In article <[EMAIL PROTECTED]>,
Giovanni Bajo <[email protected]> wrote:
>>> It's theoretically possible, but pratically very difficult to implement.
>>> There are many implicit/explicit assumptions that the version of Python
>>> with which you're running Build.py it's the same with will be contained
>in
>>> the final package, and this pretty much defeats cross-compiling. Notice
>>> that, for this reason, it is equally hard to use e.g. Python 2.3 to
>>> package a Python 2.4 binary.
>>
>> This is actually not a problem at all. I'm willing to locally build a
>> Python version that exactly matches the cross-built version. Other
>> than that, are there obstacles? For example, does PyInstaller rely on
>> reflection to decide which modules to package?
>
>
>No it does not use introspection, it parses the bytecode to walk the import
>chain (see mf.py).
>
>There are many is-windows / is-linux kind of tests which uses the os.name /
>sys.platform and so on.

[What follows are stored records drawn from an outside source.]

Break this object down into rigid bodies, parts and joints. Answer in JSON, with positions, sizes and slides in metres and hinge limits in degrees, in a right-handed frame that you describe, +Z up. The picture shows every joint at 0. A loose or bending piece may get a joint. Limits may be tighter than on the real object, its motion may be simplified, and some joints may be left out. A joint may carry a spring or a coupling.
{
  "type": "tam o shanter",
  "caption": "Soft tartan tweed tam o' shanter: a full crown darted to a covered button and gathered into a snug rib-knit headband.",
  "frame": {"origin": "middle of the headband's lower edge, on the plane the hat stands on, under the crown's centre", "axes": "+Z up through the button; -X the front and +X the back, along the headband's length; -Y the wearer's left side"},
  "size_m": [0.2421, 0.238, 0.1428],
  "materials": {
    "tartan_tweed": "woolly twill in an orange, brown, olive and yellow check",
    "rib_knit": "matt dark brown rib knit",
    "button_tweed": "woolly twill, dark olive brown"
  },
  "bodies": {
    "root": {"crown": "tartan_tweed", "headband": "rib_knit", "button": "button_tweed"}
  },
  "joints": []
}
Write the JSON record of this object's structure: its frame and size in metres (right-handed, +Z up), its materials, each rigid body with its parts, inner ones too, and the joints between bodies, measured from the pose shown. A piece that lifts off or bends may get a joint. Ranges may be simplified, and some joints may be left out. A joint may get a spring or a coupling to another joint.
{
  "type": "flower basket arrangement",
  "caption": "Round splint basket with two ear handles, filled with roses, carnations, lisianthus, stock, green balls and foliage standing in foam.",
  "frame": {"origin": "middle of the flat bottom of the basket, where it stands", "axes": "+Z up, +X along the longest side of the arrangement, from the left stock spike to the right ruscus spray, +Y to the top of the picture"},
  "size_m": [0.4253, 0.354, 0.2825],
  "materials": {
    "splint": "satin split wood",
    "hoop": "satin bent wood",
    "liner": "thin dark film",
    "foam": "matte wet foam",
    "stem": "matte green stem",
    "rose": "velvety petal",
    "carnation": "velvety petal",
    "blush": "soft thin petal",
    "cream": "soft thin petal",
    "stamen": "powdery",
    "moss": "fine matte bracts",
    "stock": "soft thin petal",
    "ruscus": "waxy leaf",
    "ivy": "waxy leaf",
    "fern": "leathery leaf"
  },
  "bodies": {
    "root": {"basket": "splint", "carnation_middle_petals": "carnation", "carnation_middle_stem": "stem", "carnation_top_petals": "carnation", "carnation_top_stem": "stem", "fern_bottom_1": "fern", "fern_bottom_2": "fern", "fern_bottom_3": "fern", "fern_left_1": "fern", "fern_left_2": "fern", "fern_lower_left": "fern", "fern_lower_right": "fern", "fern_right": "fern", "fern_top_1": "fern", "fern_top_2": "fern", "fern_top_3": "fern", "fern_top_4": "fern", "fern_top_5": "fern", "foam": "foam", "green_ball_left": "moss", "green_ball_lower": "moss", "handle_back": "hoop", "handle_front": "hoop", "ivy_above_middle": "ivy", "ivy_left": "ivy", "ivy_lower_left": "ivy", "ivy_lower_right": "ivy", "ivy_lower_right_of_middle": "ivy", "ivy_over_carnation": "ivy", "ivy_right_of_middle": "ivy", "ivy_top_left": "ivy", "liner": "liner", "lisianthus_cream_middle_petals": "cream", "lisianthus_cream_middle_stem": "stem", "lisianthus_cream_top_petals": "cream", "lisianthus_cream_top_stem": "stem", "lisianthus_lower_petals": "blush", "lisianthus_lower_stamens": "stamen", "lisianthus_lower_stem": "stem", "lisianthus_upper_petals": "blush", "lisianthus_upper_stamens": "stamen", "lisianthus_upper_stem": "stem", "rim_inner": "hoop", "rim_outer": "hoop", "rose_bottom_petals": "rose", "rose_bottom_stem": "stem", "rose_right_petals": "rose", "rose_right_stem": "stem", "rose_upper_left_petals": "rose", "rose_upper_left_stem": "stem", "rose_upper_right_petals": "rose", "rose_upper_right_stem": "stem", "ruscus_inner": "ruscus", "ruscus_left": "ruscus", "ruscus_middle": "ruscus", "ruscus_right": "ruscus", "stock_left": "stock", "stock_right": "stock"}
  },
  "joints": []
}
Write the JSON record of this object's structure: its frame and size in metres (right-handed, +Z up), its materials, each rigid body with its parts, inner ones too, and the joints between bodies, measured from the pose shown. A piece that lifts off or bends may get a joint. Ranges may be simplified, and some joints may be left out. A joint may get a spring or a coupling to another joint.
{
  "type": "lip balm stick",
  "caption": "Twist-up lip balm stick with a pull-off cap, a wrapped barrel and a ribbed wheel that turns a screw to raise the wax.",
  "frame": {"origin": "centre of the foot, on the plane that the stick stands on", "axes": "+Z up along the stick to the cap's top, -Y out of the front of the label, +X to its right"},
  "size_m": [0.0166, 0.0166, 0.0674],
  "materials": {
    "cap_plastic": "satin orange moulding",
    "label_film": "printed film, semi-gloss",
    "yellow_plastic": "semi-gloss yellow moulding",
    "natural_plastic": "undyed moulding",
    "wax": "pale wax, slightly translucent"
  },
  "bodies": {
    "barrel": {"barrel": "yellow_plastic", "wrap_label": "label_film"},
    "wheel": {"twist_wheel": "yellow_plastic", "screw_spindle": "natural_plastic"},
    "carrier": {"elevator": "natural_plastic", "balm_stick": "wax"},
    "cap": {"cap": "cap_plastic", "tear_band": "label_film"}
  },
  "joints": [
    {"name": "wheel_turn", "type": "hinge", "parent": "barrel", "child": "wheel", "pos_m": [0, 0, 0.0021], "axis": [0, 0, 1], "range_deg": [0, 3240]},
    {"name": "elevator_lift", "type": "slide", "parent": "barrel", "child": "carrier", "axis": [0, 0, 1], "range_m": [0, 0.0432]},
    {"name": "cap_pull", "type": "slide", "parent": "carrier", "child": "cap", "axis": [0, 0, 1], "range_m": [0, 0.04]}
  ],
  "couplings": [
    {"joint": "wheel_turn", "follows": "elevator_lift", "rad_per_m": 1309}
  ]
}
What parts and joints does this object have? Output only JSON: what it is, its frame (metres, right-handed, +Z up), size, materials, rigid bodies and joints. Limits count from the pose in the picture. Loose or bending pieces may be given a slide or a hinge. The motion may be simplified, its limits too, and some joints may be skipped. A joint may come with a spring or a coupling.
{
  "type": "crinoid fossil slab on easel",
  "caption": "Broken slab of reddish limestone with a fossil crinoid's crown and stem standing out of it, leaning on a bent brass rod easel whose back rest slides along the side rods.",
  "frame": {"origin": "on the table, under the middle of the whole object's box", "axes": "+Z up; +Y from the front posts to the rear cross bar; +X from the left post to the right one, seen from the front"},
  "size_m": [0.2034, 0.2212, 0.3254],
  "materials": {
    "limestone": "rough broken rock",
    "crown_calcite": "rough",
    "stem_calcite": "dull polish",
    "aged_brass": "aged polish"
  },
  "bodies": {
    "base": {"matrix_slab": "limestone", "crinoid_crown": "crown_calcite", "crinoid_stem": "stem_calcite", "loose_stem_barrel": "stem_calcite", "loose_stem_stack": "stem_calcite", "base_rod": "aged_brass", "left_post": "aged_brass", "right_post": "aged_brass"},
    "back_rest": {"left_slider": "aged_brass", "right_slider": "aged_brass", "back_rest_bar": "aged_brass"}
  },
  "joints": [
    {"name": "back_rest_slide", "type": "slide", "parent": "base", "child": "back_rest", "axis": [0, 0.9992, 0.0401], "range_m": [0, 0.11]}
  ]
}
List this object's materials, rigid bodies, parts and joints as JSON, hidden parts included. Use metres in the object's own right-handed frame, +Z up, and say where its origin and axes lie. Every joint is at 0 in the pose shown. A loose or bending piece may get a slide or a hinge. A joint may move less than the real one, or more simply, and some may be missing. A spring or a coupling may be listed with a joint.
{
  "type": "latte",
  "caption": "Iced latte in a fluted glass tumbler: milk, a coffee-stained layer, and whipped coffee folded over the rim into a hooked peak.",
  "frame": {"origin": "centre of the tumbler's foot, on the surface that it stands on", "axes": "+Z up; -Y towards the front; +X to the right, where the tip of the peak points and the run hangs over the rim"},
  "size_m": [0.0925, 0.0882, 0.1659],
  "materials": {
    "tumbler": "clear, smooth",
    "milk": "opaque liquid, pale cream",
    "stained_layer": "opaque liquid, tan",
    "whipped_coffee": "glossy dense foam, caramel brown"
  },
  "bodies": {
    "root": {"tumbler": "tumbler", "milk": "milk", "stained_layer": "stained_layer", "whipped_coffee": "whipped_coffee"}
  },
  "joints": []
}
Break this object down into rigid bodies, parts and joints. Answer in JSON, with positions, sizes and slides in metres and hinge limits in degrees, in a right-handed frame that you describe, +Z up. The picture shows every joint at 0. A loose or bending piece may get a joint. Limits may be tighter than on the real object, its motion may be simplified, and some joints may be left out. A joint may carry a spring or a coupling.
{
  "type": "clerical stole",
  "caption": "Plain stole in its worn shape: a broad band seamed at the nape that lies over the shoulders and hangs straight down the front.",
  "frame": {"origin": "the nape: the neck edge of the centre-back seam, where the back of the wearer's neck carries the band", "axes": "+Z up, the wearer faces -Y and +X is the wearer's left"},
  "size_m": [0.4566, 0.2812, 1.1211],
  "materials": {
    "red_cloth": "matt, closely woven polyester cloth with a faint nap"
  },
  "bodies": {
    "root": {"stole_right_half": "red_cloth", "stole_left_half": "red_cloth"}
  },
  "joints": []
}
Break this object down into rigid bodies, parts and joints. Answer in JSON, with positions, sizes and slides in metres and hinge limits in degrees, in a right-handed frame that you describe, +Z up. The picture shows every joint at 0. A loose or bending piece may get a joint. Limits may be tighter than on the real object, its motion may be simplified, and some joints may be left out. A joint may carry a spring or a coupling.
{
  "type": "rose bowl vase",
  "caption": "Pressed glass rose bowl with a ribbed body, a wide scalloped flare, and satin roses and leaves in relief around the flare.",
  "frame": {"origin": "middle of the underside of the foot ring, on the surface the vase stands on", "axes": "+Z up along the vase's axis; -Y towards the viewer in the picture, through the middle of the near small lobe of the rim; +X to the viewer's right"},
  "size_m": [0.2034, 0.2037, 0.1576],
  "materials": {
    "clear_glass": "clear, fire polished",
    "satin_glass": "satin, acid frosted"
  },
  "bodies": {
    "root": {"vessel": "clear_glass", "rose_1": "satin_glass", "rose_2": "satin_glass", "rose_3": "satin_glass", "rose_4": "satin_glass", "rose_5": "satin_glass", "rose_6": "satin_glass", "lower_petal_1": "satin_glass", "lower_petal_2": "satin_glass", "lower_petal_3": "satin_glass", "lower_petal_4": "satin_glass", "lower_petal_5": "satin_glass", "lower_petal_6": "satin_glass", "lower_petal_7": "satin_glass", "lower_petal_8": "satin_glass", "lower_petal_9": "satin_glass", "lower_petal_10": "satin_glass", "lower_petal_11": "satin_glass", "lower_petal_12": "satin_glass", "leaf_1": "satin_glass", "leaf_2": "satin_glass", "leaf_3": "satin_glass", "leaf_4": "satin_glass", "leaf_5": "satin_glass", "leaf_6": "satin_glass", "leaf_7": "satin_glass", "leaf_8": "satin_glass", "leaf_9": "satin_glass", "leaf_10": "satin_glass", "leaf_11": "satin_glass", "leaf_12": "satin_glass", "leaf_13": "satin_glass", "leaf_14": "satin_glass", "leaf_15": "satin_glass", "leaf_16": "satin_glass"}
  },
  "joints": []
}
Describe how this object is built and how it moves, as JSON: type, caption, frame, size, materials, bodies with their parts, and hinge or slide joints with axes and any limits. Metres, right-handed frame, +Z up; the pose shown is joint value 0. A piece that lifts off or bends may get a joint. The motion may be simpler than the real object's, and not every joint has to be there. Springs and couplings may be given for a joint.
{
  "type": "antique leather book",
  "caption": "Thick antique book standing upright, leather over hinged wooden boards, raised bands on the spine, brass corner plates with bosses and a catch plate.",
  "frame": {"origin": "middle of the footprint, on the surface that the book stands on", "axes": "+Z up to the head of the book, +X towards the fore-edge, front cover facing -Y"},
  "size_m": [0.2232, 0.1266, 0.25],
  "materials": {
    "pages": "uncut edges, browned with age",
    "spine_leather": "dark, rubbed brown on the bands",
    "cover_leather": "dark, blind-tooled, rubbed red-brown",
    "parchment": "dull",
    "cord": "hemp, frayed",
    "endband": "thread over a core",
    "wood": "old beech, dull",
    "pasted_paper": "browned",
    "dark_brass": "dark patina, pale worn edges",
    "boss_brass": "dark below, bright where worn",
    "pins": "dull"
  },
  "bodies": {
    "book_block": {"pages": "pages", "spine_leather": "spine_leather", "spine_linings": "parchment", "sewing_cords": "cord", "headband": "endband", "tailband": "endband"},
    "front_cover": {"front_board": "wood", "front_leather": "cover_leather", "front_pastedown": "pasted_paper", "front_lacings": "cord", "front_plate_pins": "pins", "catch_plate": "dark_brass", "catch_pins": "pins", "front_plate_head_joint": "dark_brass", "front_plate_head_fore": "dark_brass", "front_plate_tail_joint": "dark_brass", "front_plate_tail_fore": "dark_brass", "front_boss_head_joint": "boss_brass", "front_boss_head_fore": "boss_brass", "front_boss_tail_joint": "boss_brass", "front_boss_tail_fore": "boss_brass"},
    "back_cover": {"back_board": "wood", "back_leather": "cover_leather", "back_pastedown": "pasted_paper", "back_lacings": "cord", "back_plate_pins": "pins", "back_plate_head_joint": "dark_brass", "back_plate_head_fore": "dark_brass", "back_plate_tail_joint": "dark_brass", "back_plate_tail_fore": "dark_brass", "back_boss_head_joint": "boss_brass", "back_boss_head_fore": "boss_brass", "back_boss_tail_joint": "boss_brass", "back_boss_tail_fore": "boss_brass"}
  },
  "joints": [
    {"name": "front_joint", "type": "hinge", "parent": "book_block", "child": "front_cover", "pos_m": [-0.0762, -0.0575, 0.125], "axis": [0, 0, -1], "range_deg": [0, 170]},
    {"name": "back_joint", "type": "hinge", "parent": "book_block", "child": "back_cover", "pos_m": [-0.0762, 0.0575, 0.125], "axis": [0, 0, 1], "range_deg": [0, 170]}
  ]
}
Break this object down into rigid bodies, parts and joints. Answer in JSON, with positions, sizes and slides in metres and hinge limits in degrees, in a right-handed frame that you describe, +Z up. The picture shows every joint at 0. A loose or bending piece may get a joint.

You will have to change all of them so to reflect
>the target platform rather than the current platform. If you want to work on
>this, I'd be happy to provide some support, but you'll have to work around
>obstacles yourself. Patches are welcome!

OK, just for my understanding: is there also a possibility to build
installers GUIs a la NSIS?

I'll have a look at the platform tests time permitting.